### OBJECTIVE
Go through the listing and pick out each line with the word "data" in it.

### PROVIDED MATERIAL

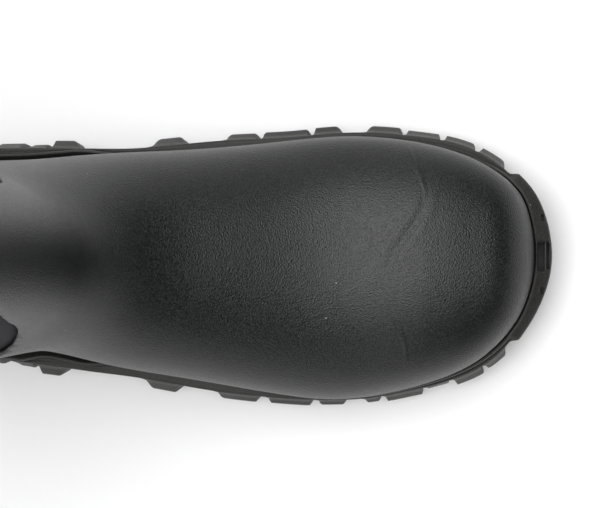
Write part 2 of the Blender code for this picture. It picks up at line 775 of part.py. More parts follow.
def main():
    clear_scene()
    boot = collection("rubber_boot")
    cutters = collection("cutters")
    make_outsole(boot, cutters)
    make_insole(boot)
    make_bootie(boot)
    make_upper(boot, cutters)


main()
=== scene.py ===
"""A right rubber boot, dressed for a studio photograph taken from above its toe."""

import bmesh
import bpy
import numpy as np
from mathutils import Matrix, Vector


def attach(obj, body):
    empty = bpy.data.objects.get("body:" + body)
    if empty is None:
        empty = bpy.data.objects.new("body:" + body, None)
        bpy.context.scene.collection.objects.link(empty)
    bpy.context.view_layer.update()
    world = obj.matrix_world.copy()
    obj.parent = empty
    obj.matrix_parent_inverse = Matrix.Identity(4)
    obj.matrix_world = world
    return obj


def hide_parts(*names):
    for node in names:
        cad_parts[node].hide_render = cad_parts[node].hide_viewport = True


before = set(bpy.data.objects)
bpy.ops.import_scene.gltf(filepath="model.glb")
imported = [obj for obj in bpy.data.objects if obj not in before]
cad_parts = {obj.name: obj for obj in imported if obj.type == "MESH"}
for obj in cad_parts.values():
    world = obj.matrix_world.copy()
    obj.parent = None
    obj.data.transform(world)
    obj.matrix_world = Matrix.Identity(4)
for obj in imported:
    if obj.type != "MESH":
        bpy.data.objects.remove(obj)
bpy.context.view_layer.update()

# The last, measured on the outside of the rubber upper
LAST_LENGTH = 0.3086  # heel to toe along the feather line, where upper and sole meet
BALL_WIDTH = 0.105  # across the ball along the feather line
HEEL_SEAT = 0.037  # from the back of the feather line to the middle of the heel
HEEL_HEIGHT = 0.030  # footbed above the floor at the heel
INSTEP_HEIGHT = 0.092  # top of the instep above the footbed
TOE_ROUNDING = 0.036  # length over which the toe box falls to the feather line
HEEL_ROUNDING = 0.040  # the same for the heel
SIDE_BULGE = 0.003  # how far the widest line of the forefoot overhangs the feather line
WIDEST_LINE = 0.30  # height of that line, as a share of the section's height
END_FULLNESS = 2.4  # roundness of toe and heel seen from the side: 2 is an ellipse
FORM_SCALE = 0.4  # share of the ball width that turns a section's size into a distance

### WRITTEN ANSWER
    empty = bpy.data.objects.get("body:" + body)
        empty = bpy.data.objects.new("body:" + body, None)
before = set(bpy.data.objects)
imported = [obj for obj in bpy.data.objects if obj not in before]
    obj.data.transform(world)
        bpy.data.objects.remove(obj)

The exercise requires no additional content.